[Exercise aim] Go through the data below. Pull out every line that has the word "materials".

— start of Material provided —

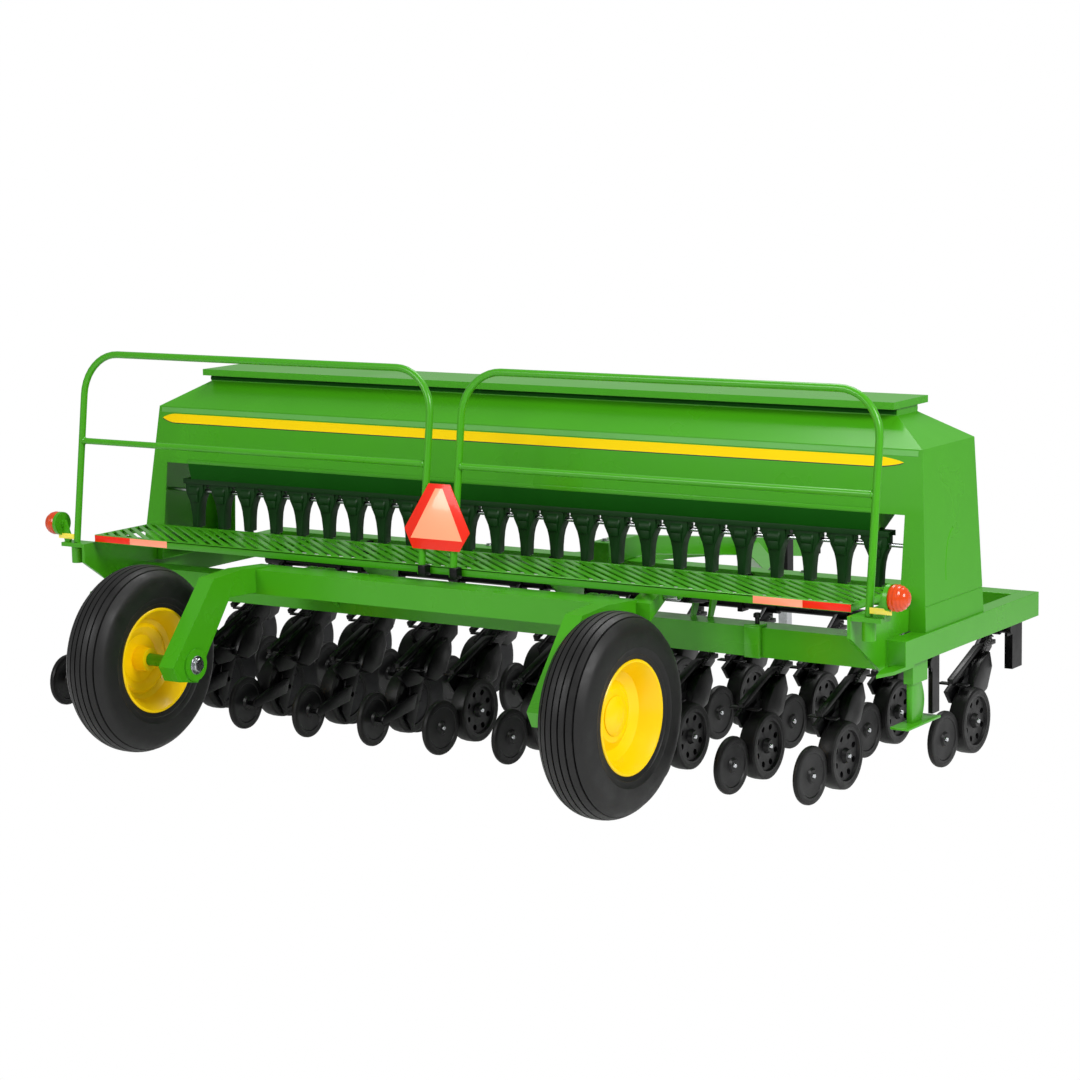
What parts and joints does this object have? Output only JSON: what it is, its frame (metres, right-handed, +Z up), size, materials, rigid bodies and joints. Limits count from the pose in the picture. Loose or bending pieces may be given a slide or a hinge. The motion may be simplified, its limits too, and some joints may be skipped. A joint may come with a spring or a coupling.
{
  "type": "grain drill",
  "caption": "Pull-type box grain drill: long hopper over seed cups, walkboard with guard rails, two ranks of disc openers, lifting transport wheels and a braced tongue.",
  "frame": {"origin": "on the ground, under the middle of the machine's overall length and width", "axes": "+X across the machine to its right side, +Y in the direction of travel, +Z up"},
  "size_m": [5.422, 5.256, 2.0318],
  "materials": {
    "green_paint": "satin green enamel",
    "yellow_paint": "gloss yellow enamel",
    "black_paint": "satin black enamel",
    "tyre_rubber": "matt black rubber",
    "zinc_steel": "bright zinc plate",
    "amber_lens": "amber moulded lens",
    "signal_film": "fluorescent film with a red retroreflective border"
  },
  "bodies": {
    "drill_frame": {"end_bracket_left": "green_paint", "end_bracket_right": "green_paint", "end_casing_left": "green_paint", "end_casing_right": "green_paint", "frame_front_tube": "green_paint", "frame_rear_tube": "green_paint", "front_opener_shaft": "black_paint", "handrail_left": "green_paint", "handrail_right": "green_paint", "hitch_clevis": "black_paint", "hopper_shell": "green_paint", "jack_tube": "black_paint", "lift_pivot_shaft": "zinc_steel", "marker_lamp_left": "amber_lens", "marker_lamp_right": "amber_lens", "rear_opener_shaft": "black_paint", "seed_cup_row": "black_paint", "side_rail_left": "green_paint", "side_rail_right": "green_paint", "slow_vehicle_sign": "signal_film", "tongue_beam": "green_paint", "tongue_brace_left": "green_paint", "tongue_brace_right": "green_paint", "walkboard": "green_paint"},
    "wheel_lift": {"lift_beam": "green_paint"},
    "left_wheel": {"tyre_left": "tyre_rubber", "wheel_rim_left": "yellow_paint"},
    "right_wheel": {"tyre_right": "tyre_rubber", "wheel_rim_right": "yellow_paint"},
    "lid": {"hopper_lid": "green_paint"},
    "jack_inner": {"jack_leg": "zinc_steel"},
    "left_stand": {"parking_stand_left": "green_paint"},
    "right_stand": {"parking_stand_right": "green_paint"},
    "meter_drive": {"meter_shaft": "zinc_steel"},
    "cylinder_barrel": {"lift_cylinder_barrel": "black_paint"},
    "cylinder_rod": {"lift_cylinder_rod": "zinc_steel"},
    "rear_opener_01_arm": {"rear_opener_01": "black_paint"},
    "rear_opener_02_arm": {"rear_opener_02": "black_paint"},
    "rear_opener_03_arm": {"rear_opener_03": "black_paint"},
    "rear_opener_04_arm": {"rear_opener_04": "black_paint"},
    "rear_opener_05_arm": {"rear_opener_05": "black_paint"},
    "rear_opener_06_arm": {"rear_opener_06": "black_paint"},
    "rear_opener_07_arm": {"rear_opener_07": "black_paint"},
    "rear_opener_08_arm": {"rear_opener_08": "black_paint"},
    "rear_opener_09_arm": {"rear_opener_09": "black_paint"},
    "rear_opener_10_arm": {"rear_opener_10": "black_paint"},
    "rear_opener_11_arm": {"rear_opener_11": "black_paint"},
    "rear_opener_12_arm": {"rear_opener_12": "black_paint"},
    "front_opener_01_arm": {"front_opener_01": "black_paint"},
    "front_opener_02_arm": {"front_opener_02": "black_paint"},
    "front_opener_03_arm": {"front_opener_03": "black_paint"},
    "front_opener_04_arm": {"front_opener_04": "black_paint"},
    "front_opener_05_arm": {"front_opener_05": "black_paint"},
    "front_opener_06_arm": {"front_opener_06": "black_paint"},
    "front_opener_07_arm": {"front_opener_07": "black_paint"},
    "front_opener_08_arm": {"front_opener_08": "black_paint"},
    "front_opener_09_arm": {"front_opener_09": "black_paint"},
    "front_opener_10_arm": {"front_opener_10": "black_paint"},
    "front_opener_11_arm": {"front_opener_11": "black_paint"},
    "front_opener_12_arm": {"front_opener_12": "black_paint"}
  },
  "joints": [
    {"name": "transport_lift", "type": "hinge", "parent": "drill_frame", "child": "wheel_lift", "pos_m": [0, -1.286, 0.86], "axis": [1, 0, 0], "range_deg": [0, 16]},
    {"name": "left_wheel_spin", "type": "hinge", "parent": "wheel_lift", "child": "left_wheel", "pos_m": [-1.468, -2.13, 0.498], "axis": [1, 0, 0], "continuous": true},
    {"name": "right_wheel_spin", "type": "hinge", "parent": "wheel_lift", "child": "right_wheel", "pos_m": [1.468, -2.13, 0.498], "axis": [1, 0, 0], "continuous": true},
    {"name": "lid_hinge", "type": "hinge", "parent": "drill_frame", "child": "lid", "pos_m": [0, -0.248, 1.836], "axis": [-1, 0, 0], "range_deg": [0, 100]},
    {"name": "jack_slide", "type": "slide", "parent": "drill_frame", "child": "jack_inner", "axis": [0, 0, -1], "range_m": [0, 0.2]},
    {"name": "left_stand_slide", "type": "slide", "parent": "drill_frame", "child": "left_stand", "axis": [0, 0, -1], "range_m": [0, 0.18]},
    {"name": "right_stand_slide", "type": "slide", "parent": "drill_frame", "child": "right_stand", "axis": [0, 0, -1], "range_m": [0, 0.18]},
    {"name": "meter_shaft_spin", "type": "hinge", "parent": "drill_frame", "child": "meter_drive", "pos_m": [0, -0.772, 1.178], "axis": [1, 0, 0], "continuous": true},
    {"name": "cylinder_swing", "type": "hinge", "parent": "drill_frame", "child": "cylinder_barrel", "pos_m": [1.325, -0.99, 0.88], "axis": [1, 0, 0], "range_deg": [0, 2.6]},
    {"name": "cylinder_stroke", "type": "slide", "parent": "cylinder_barrel", "child": "cylinder_rod", "axis": [0, -0.9861, 0.1664], "range_m": [0, 0.02]},
    {"name": "rear_opener_01_float", "type": "hinge", "parent": "drill_frame", "child": "rear_opener_01_arm", "pos_m": [-2.615, -0.816, 0.615], "axis": [-1, 0, 0], "range_deg": [0, 12]},
    {"name": "rear_opener_02_float", "type": "hinge", "parent": "drill_frame", "child": "rear_opener_02_arm", "pos_m": [-2.179, -0.816, 0.615], "axis": [-1, 0, 0], "range_deg": [0, 12]},
    {"name": "rear_opener_03_float", "type": "hinge", "parent": "drill_frame", "child": "rear_opener_03_arm", "pos_m": [-1.743, -0.816, 0.615], "axis": [-1, 0, 0], "range_deg": [0, 12]},
    {"name": "rear_opener_04_float", "type": "hinge", "parent": "drill_frame", "child": "rear_opener_04_arm", "pos_m": [-1.307, -0.816, 0.615], "axis": [-1, 0, 0], "range_deg": [0, 12]},
    {"name": "rear_opener_05_float", "type": "hinge", "parent": "drill_frame", "child": "rear_opener_05_arm", "pos_m": [-0.871, -0.816, 0.615], "axis": [-1, 0, 0], "range_deg": [0, 12]},
    {"name": "rear_opener_06_float", "type": "hinge", "parent": "drill_frame", "child": "rear_opener_06_arm", "pos_m": [-0.435, -0.816, 0.615], "axis": [-1, 0, 0], "range_deg": [0, 12]},
    {"name": "rear_opener_07_float", "type": "hinge", "parent": "drill_frame", "child": "rear_opener_07_arm", "pos_m": [0.001, -0.816, 0.615], "axis": [-1, 0, 0], "range_deg": [0, 12]},
    {"name": "rear_opener_08_float", "type": "hinge", "parent": "drill_frame", "child": "rear_opener_08_arm", "pos_m": [0.437, -0.816, 0.615], "axis": [-1, 0, 0], "range_deg": [0, 12]},
    {"name": "rear_opener_09_float", "type": "hinge", "parent": "drill_frame", "child": "rear_opener_09_arm", "pos_m": [0.873, -0.816, 0.615], "axis": [-1, 0, 0], "range_deg": [0, 12]},
    {"name": "rear_opener_10_float", "type": "hinge", "parent": "drill_frame", "child": "rear_opener_10_arm", "pos_m": [1.309, -0.816, 0.615], "axis": [-1, 0, 0], "range_deg": [0, 12]},
    {"name": "rear_opener_11_float", "type": "hinge", "parent": "drill_frame", "child": "rear_opener_11_arm", "pos_m": [1.745, -0.816, 0.615], "axis": [-1, 0, 0], "range_deg": [0, 12]},
    {"name": "rear_opener_12_float", "type": "hinge", "parent": "drill_frame", "child": "rear_opener_12_arm", "pos_m": [2.181, -0.816, 0.615], "axis": [-1, 0, 0], "range_deg": [0, 12]},
    {"name": "front_opener_01_float", "type": "hinge", "parent": "drill_frame", "child": "front_opener_01_arm", "pos_m": [-2.397, 0.194, 0.615], "axis": [-1, 0, 0], "range_deg": [0, 12]},
    {"name": "front_opener_02_float", "type": "hinge", "parent": "drill_frame", "child": "front_opener_02_arm", "pos_m": [-1.961, 0.194, 0.615], "axis": [-1, 0, 0], "range_deg": [0, 12]},
    {"name": "front_opener_03_float", "type": "hinge", "parent": "drill_frame", "child": "front_opener_03_arm", "pos_m": [-1.525, 0.194, 0.615], "axis": [-1, 0, 0], "range_deg": [0, 12]},
    {"name": "front_opener_04_float", "type": "hinge", "parent": "drill_frame", "child": "front_opener_04_arm", "pos_m": [-1.089, 0.194, 0.615], "axis": [-1, 0, 0], "range_deg": [0, 12]},
    {"name": "front_opener_05_float", "type": "hinge", "parent": "drill_frame", "child": "front_opener_05_arm", "pos_m": [-0.653, 0.194, 0.615], "axis": [-1, 0, 0], "range_deg": [0, 12]},
    {"name": "front_opener_06_float", "type": "hinge", "parent": "drill_frame", "child": "front_opener_06_arm", "pos_m": [-0.217, 0.194, 0.615], "axis": [-1, 0, 0], "range_deg": [0, 12]},
    {"name": "front_opener_07_float", "type": "hinge", "parent": "drill_frame", "child": "front_opener_07_arm", "pos_m": [0.219, 0.194, 0.615], "axis": [-1, 0, 0], "range_deg": [0, 12]},
    {"name": "front_opener_08_float", "type": "hinge", "parent": "drill_frame", "child": "front_opener_08_arm", "pos_m": [0.655, 0.194, 0.615], "axis": [-1, 0, 0], "range_deg": [0, 12]},
    {"name": "front_opener_09_float", "type": "hinge", "parent": "drill_frame", "child": "front_opener_09_arm", "pos_m": [1.091, 0.194, 0.615], "axis": [-1, 0, 0], "range_deg": [0, 12]},
    {"name": "front_opener_10_float", "type": "hinge", "parent": "drill_frame", "child": "front_opener_10_arm", "pos_m": [1.527, 0.194, 0.615], "axis": [-1, 0, 0], "range_deg": [0, 12]},
    {"name": "front_opener_11_float", "type": "hinge", "parent": "drill_frame", "child": "front_opener_11_arm", "pos_m": [1.963, 0.194, 0.615], "axis": [-1, 0, 0], "range_deg": [0, 12]},
    {"name": "front_opener_12_float", "type": "hinge", "parent": "drill_frame", "child": "front_opener_12_arm", "pos_m": [2.399, 0.194, 0.615], "axis": [-1, 0, 0], "range_deg": [0, 12]}
  ],
  "couplings": [
    {"joint": "cylinder_swing", "follows": "transport_lift", "ratio": 0.14671},
    {"joint": "cylinder_stroke", "follows": "transport_lift", "m_per_rad": 0.06328}
  ]
}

— end of Material provided —

[Written reply]
What parts and joints does this object have? Output only JSON: what it is, its frame (metres, right-handed, +Z up), size, materials, rigid bodies and joints. Limits count from the pose in the picture. Loose or bending pieces may be given a slide or a hinge. The motion may be simplified, its limits too, and some joints may be skipped. A joint may come with a spring or a coupling.
  "materials": {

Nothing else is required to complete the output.